KTH/Nordita/SU seminar in Theoretical Physics

Markov models of molecular conformation dynamics: simulation, analysis and experiments

by Frank Noé (Freie Universität Berlin, DFG center Matheon)

Europe/Stockholm
A4:1069

A4:1069

Description
Obtaining a mechanistic understanding of complex macromolecular rearrangements such as protein folding and transitions between different functional conformations is notoriously difficult for both simulation and experimental approaches. Molecular dynamics simulations are subject to sampling problems and are difficult to link to experimental data. Experiments cannot monitor structure and dynamics in detail simultaneously. In the recent years, we and others have developed the conformation dynamics approach which is a simulation and modeling framework, designed to overcome the aforementioned limitations. I will introduce the approach and cover the following topics:

•How can we efficiently explore state space using atomistic models and calculate free energy differences between states without knowing relevant reaction coordinates a priori?

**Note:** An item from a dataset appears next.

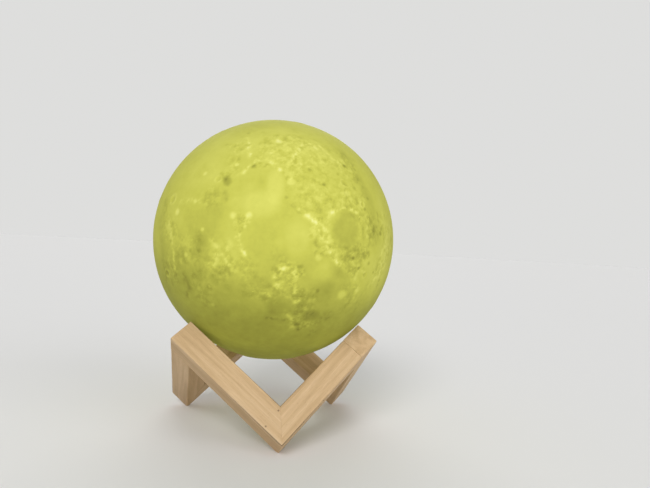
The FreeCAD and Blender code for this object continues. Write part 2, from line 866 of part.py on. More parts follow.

•How can we calculate conformational transitions and associated rates or timescales on the milliseconds timescale if we can only afford nano to microseconds simulation lengths?

•How can we efficiently simulate on petascale computers without running into the scaling limits of MD simulations?

•How can we reconcile simulation data with kinetic ensemble experiments (e.g. T-jump, FCS, dynamical neutron scattering) and single-molecule experiments (single molecule FRET and pulling)?

We will illustrate the approach on macromolecular folding processes, conformational changes and ab initio dynamics of small molecules with high barriers.